SupplyFORCE, Wright says, deals with corporate customers at the highest levels for members, and offers distributors a national focus, national pricing and a corporate profile. The distributor provides local fulfillment. SupplyFORCE also has a network of preferred suppliers.

"Our customers spend less because we provide one-point invoicing. We also offer cost reduction by addressing activity based costs, just-in-time inventory and training in the plant," Wright says.

SupplyFORCE is growing in scope and number as more distributors realize they are in jeopardy of losing larger accounts due to circumstances beyond their control, Wright says.

Each distributor must evaluate his unique business relationships. Will he possibly jeopardize those relationships in trying to manage more of the supply chain process than he has in the past? Wright believes he will.

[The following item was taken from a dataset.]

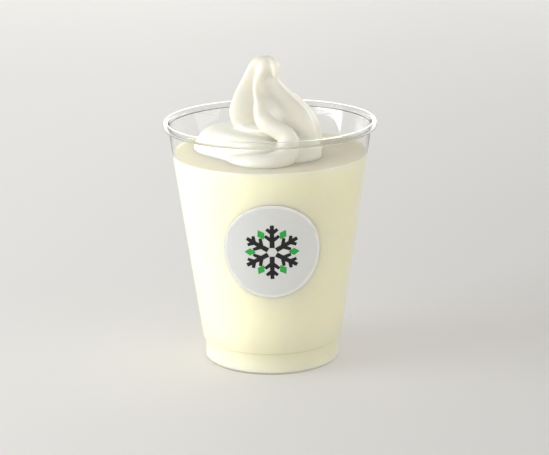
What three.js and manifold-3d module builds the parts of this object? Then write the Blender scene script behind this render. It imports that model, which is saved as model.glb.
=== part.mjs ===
// Clear cup of milk with a soft serve swirl standing in it, and a round label on the wall.
// Millimetres, +Z up, the label faces -Y, the origin is the middle of the base.
import * as THREE from 'three';
import { mergeVertices } from 'three/addons/utils/BufferGeometryUtils.js';
import Module from 'manifold-3d';

const wasm = await Module();
wasm.setup();
const { Manifold } = wasm;

// ---- driving dimensions ---------------------------------------------------

const cupHeight = 113;           // table to the top of the rim
const cupSegments = 72;          // sides of the round parts
const wall = 0.6;                // thickness of the cup
const skirtRadius = 31.5;        // straight band at the foot
const footRound = 1.2;           // rounding under the skirt
const standingRing = 28.6;       // inner edge of the ring the cup stands on
const basePanel = 0.8;           // underside of the raised base
const shoulderLow = 9.9;         // the wall steps out here...
const shoulderHigh = 10.9;       // ...and its taper starts here
const wallFootRadius = 32.67;    // outside of the taper at the shoulder
const wallTopRadius = 46.57;     // outside of the taper under the rim
const wallTop = 110.2;
const rimRadius = 49;            // outside of the rolled rim
const rimRound = 1.3;

const gap = 0.3;                 // clearance between pieces that touch
const milkLevel = 97.6;
const swirlBottom = 94;          // the swirl sits this deep in the milk

const labelRadius = 22.5;
const labelThickness = 0.2;
const labelCentre = { x: 0.3, z: 61.2 };
const labelRings = 5;
const labelSegments = 40;

// The peak: height, middle of the section (x, y) and radius over the ridges.
const lobes = 6;
const firstRidge = -162;         // direction of the left ridge, degrees
const valleyShape = 1.15;        // above 1 the valleys are wider than the ridges
const grooveDepth = 0.3;         // of the radius
const grooveBias = 0.9;          // deeper towards the left front, shallower behind
const biasAngle = -130;
const waistTwist = 8;            // the ridges wind back this far below the waist
const footTwist = 40;            // turn of the front ridge where it spreads at the foot
const rightSpread = 20;          // the ridge on the right stands this much further round
const lift = { size: 7, highAt: -115, lowAt: -35, holdTo: 0.32, from: 104, to: 130 };
const tipLean = 30;
const peakStations = [
  { z: 91.0, x: 4.4, y: 2.2, r: 16.0 },
  { z: 98.0, x: 4.4, y: 1.9, r: 16.5 },
  { z: 102.0, x: 4.2, y: 1.4, r: 17.6 },
  { z: 104.2, x: 3.8, y: 0.8, r: 20.0 },
  { z: 106.6, x: 3.4, y: 0.3, r: 21.3 },
  { z: 110.0, x: 2.9, y: -0.4, r: 21.9 },
  { z: 114.0, x: 2.2, y: -0.8, r: 21.5 },
  { z: 118.2, x: 1.0, y: -1.0, r: 19.8 },
  { z: 122.4, x: -0.8, y: -1.0, r: 16.8 },
  { z: 126.8, x: -3.4, y: -0.8, r: 12.6 },
  { z: 131.4, x: -4.2, y: -0.6, r: 9.2 },
  { z: 135.4, x: -2.8, y: -0.6, r: 8.0 },
  { z: 138.2, x: -1.2, y: -0.8, r: 7.2 },
  { z: 139.9, x: 0.4, y: -1.0, r: 5.6 },
  { z: 141.2, x: 1.2, y: -1.1, r: 3.2 },
  { z: 141.8, x: 1.4, y: -1.1, r: 0.5 },
];
const peakRings = 42;
const peakSegments = 54;

// The curl: the end of the tip folds over and hangs down at the front right, a crease beside it.
const curlStations = [
  { x: 0.4, y: -2.8, z: 140.0, r: 2.6 },
  { x: 1.9, y: -5.2, z: 139.5, r: 2.1 },
  { x: 2.6, y: -6.3, z: 137.6, r: 1.9 },
  { x: 2.6, y: -6.6, z: 135.6, r: 1.6 },
  { x: 2.4, y: -6.5, z: 134.2, r: 1.1 },
  { x: 2.2, y: -6.3, z: 133.3, r: 0.5 },
];
const curlRings = 10;
const curlSegments = 14;

// The front ridge's foot: it runs to the right under the peak, curls down and comes back
// to the left as the lower edge of the coil.
const foldStations = [
  { x: -4.0, y: -11.0, z: 124.5, r: 3.0 },
  { x: -3.5, y: -15.4, z: 119.4, r: 3.8 },
  { x: -2.2, y: -18.2, z: 115.8, r: 4.0 },
  { x: 1.7, y: -19.4, z: 112.9, r: 3.9 },
  { x: 6.4, y: -19.9, z: 110.2, r: 4.3 },
  { x: 8.5, y: -21.0, z: 106.5, r: 4.8 },
  { x: 8.1, y: -23.8, z: 103.2, r: 4.8 },
  { x: 5.6, y: -26.4, z: 100.6, r: 4.6 },
  { x: 0.0, y: -28.0, z: 98.8, r: 4.6 },
  { x: -6.5, y: -27.0, z: 98.2, r: 4.5 },
  { x: -12.5, y: -22.6, z: 97.6, r: 4.0 },
  { x: -17.0, y: -16.8, z: 97.0, r: 2.8 },
  { x: -19.0, y: -12.0, z: 96.6, r: 0.5 },
];
const foldRings = 34;
const foldSegments = 20;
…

One way that SupplyFORCE has attacked the problem of supplying all the needs of its corporate customers is to try to balance its membership over supply specialties, like abrasives, cutting tools, power transmission, etc.

"The requirements for membership are that they are a stocking distributorship with franchised lines; they have basic technical requirements; if they are a specialist, they have stock and expertise in that vein," Wright says.

Contracts come with risks. Both distributor and customer must have a greater amount of trust in each other. The experts agree that the resulting new relationship will depend on the comfort level each has with that fact.